__Direction__. Lines containing the word "piece" should be extracted in full.

__Record excerpts__.
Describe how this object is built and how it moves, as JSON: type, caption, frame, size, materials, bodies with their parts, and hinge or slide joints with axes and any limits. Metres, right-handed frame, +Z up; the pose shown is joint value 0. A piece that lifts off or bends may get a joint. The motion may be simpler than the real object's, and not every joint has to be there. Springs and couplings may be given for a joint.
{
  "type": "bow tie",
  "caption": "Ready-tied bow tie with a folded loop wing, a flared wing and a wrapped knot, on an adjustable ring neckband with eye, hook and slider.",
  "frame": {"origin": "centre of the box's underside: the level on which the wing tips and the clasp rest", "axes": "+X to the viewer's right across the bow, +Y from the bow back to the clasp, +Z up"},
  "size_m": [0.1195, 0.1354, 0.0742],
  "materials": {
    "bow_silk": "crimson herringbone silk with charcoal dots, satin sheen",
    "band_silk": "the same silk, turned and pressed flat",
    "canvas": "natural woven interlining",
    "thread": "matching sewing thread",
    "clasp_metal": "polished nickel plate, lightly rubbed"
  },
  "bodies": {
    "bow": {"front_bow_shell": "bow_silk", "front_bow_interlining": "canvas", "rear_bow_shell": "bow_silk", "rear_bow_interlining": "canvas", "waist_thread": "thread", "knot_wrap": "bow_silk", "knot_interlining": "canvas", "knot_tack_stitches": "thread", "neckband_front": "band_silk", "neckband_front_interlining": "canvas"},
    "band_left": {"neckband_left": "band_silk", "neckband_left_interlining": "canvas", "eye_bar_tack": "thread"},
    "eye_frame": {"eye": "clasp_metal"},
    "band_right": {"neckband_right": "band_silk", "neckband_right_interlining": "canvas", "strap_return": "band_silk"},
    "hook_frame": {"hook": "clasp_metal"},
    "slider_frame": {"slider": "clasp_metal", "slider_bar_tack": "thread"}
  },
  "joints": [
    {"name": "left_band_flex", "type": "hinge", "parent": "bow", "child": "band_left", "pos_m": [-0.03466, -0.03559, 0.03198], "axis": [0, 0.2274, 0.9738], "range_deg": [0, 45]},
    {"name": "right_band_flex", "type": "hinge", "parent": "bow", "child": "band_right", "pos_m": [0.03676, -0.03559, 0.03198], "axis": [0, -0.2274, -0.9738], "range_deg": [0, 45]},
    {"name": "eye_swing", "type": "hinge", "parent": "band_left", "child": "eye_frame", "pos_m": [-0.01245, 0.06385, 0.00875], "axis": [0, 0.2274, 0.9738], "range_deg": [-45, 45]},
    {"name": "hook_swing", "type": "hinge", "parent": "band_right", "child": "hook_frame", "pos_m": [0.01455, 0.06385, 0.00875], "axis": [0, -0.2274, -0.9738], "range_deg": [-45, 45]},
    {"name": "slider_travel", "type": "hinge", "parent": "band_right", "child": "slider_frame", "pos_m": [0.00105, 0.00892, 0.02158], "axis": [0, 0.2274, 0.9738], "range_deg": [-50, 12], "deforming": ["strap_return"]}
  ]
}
--
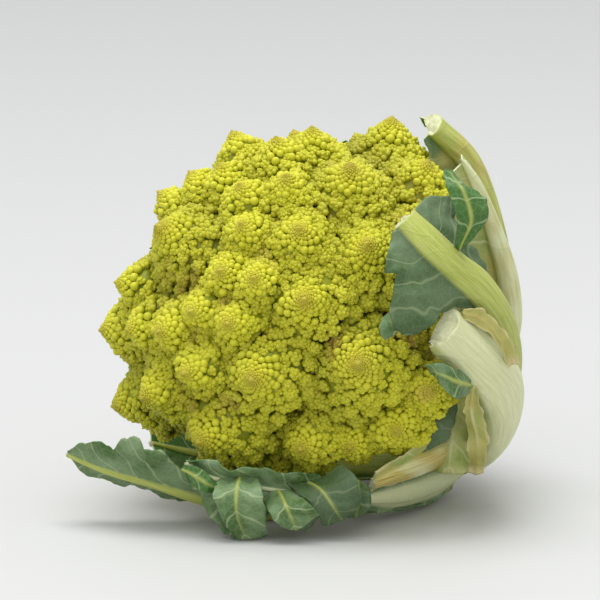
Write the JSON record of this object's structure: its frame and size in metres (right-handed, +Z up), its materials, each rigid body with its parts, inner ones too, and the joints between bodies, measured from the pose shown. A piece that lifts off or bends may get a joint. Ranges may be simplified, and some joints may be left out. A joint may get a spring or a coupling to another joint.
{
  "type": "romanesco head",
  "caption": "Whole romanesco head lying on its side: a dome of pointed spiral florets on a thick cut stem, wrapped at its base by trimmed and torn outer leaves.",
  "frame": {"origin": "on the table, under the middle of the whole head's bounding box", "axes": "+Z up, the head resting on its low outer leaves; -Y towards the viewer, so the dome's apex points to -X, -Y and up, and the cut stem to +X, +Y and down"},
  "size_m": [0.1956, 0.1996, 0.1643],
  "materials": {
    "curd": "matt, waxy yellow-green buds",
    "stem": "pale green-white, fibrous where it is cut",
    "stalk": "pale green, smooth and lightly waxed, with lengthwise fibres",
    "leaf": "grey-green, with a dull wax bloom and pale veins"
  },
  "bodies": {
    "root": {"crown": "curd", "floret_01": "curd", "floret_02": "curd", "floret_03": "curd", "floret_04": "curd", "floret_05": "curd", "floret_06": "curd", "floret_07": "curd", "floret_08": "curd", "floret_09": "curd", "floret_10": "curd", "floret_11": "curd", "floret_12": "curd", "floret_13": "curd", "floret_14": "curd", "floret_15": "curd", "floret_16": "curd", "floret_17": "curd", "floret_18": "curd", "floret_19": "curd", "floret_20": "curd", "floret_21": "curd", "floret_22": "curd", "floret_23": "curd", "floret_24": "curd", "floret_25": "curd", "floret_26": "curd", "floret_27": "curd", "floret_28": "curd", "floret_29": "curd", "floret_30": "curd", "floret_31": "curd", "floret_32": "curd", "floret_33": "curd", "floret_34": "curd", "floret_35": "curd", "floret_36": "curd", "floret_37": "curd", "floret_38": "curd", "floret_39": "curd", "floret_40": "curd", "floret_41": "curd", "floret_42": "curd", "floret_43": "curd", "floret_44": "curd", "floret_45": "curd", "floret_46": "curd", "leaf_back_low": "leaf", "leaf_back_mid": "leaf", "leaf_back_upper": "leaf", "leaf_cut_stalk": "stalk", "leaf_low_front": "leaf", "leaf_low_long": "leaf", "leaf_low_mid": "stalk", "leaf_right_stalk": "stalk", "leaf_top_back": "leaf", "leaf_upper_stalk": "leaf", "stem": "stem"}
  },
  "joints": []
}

__Solution to this problem__.
Describe how this object is built and how it moves, as JSON: type, caption, frame, size, materials, bodies with their parts, and hinge or slide joints with axes and any limits. Metres, right-handed frame, +Z up; the pose shown is joint value 0. A piece that lifts off or bends may get a joint. The motion may be simpler than the real object's, and not every joint has to be there. Springs and couplings may be given for a joint.
Write the JSON record of this object's structure: its frame and size in metres (right-handed, +Z up), its materials, each rigid body with its parts, inner ones too, and the joints between bodies, measured from the pose shown. A piece that lifts off or bends may get a joint. Ranges may be simplified, and some joints may be left out. A joint may get a spring or a coupling to another joint.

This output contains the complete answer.